**EXERCISE DETAILS:** Repeat exactly the lines from the start through the line with "---- Driving dimensions", both ends included.

Begin

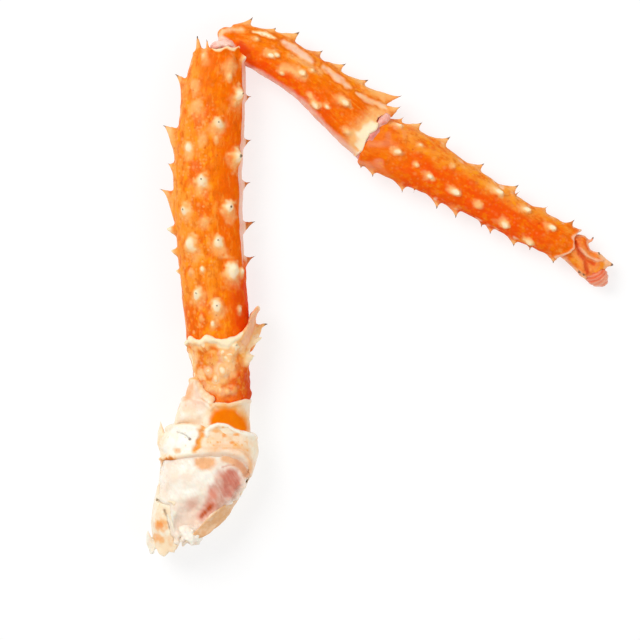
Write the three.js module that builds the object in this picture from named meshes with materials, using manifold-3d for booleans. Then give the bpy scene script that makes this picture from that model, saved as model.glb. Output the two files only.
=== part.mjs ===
// A cooked king crab leg, cut off at the shoulder and bent at the knee, lying on its flat side.
// Millimetres, +Z up. Seen from above, the thigh runs along +Y with the shoulder at -Y, the knee is
// at the far end, and the outer leg slopes down towards +X. The origin is on the surface that the
// leg lies on, below the middle of its outline.
import * as THREE from "three";
import { mergeVertices } from "three/addons/utils/BufferGeometryUtils.js";
import Module from "manifold-3d";

const wasm = await Module();
wasm.setup();

// ---- Driving dimensions ----

const OUTLINE_MIDDLE = [2, 0.5]; // of the numbers below, and moved to the origin
const FIT_GAP = 0.35; // clear space between two pieces that touch
const SHELL_WALL = 1.5; // where a shell is broken open
const SECTION_POWER = 2.3; // 2 is an ellipse; a leg is a little boxier
const SIDES = 18; // of a segment's cross-section
const RING_STEP = 6.5; // length of segment between two cross-sections
const SPINE_SIDES = 5;
const FAR = 400; // larger than the leg, for cutting tools

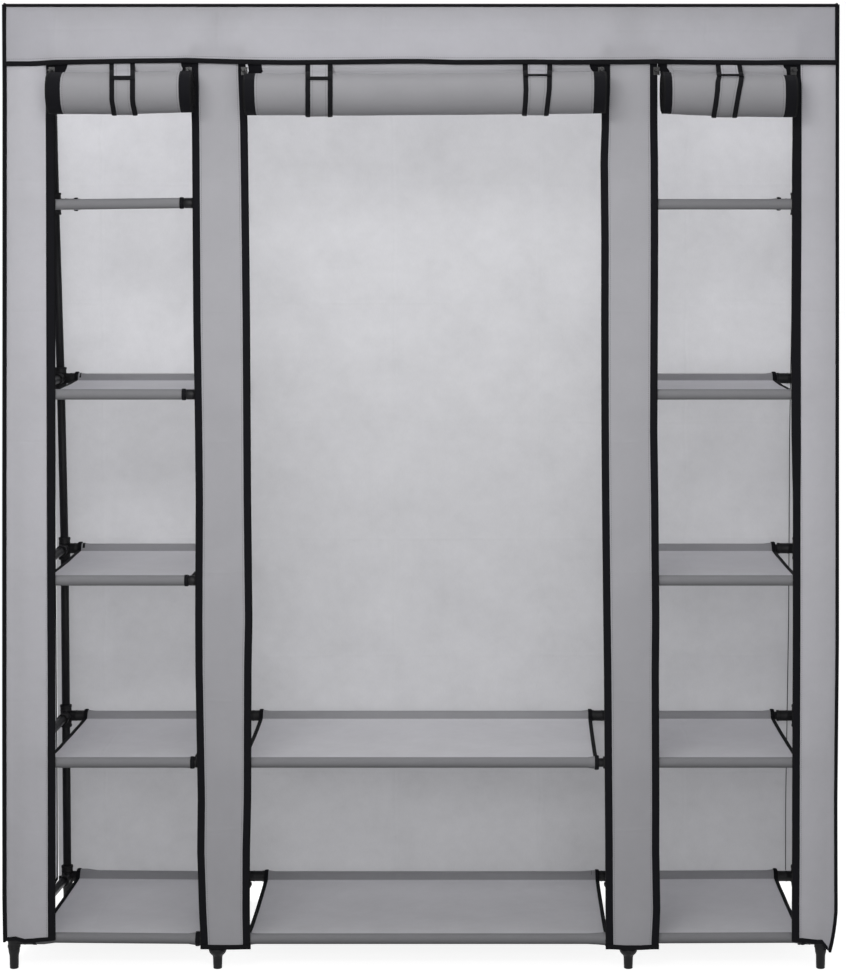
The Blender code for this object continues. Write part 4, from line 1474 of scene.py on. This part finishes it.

End

**WRITTEN SOLUTION:**
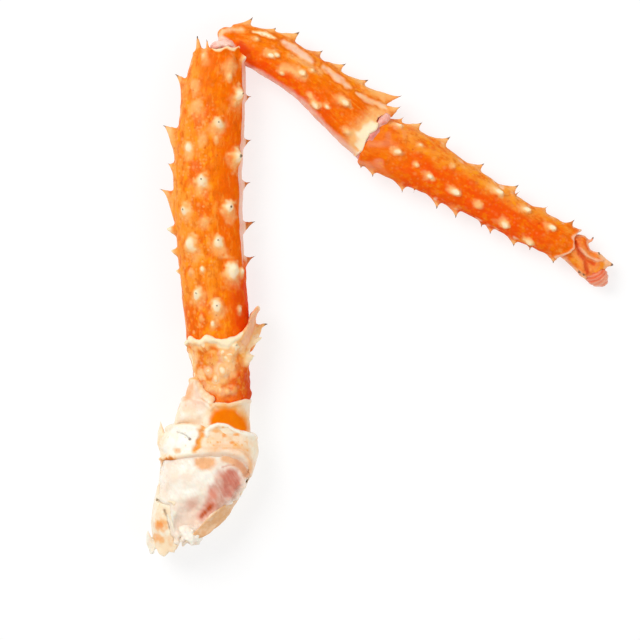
Write the three.js module that builds the object in this picture from named meshes with materials, using manifold-3d for booleans. Then give the bpy scene script that makes this picture from that model, saved as model.glb. Output the two files only.
=== part.mjs ===
// A cooked king crab leg, cut off at the shoulder and bent at the knee, lying on its flat side.
// Millimetres, +Z up. Seen from above, the thigh runs along +Y with the shoulder at -Y, the knee is
// at the far end, and the outer leg slopes down towards +X. The origin is on the surface that the
// leg lies on, below the middle of its outline.
import * as THREE from "three";
import { mergeVertices } from "three/addons/utils/BufferGeometryUtils.js";
import Module from "manifold-3d";

const wasm = await Module();
wasm.setup();

// ---- Driving dimensions ----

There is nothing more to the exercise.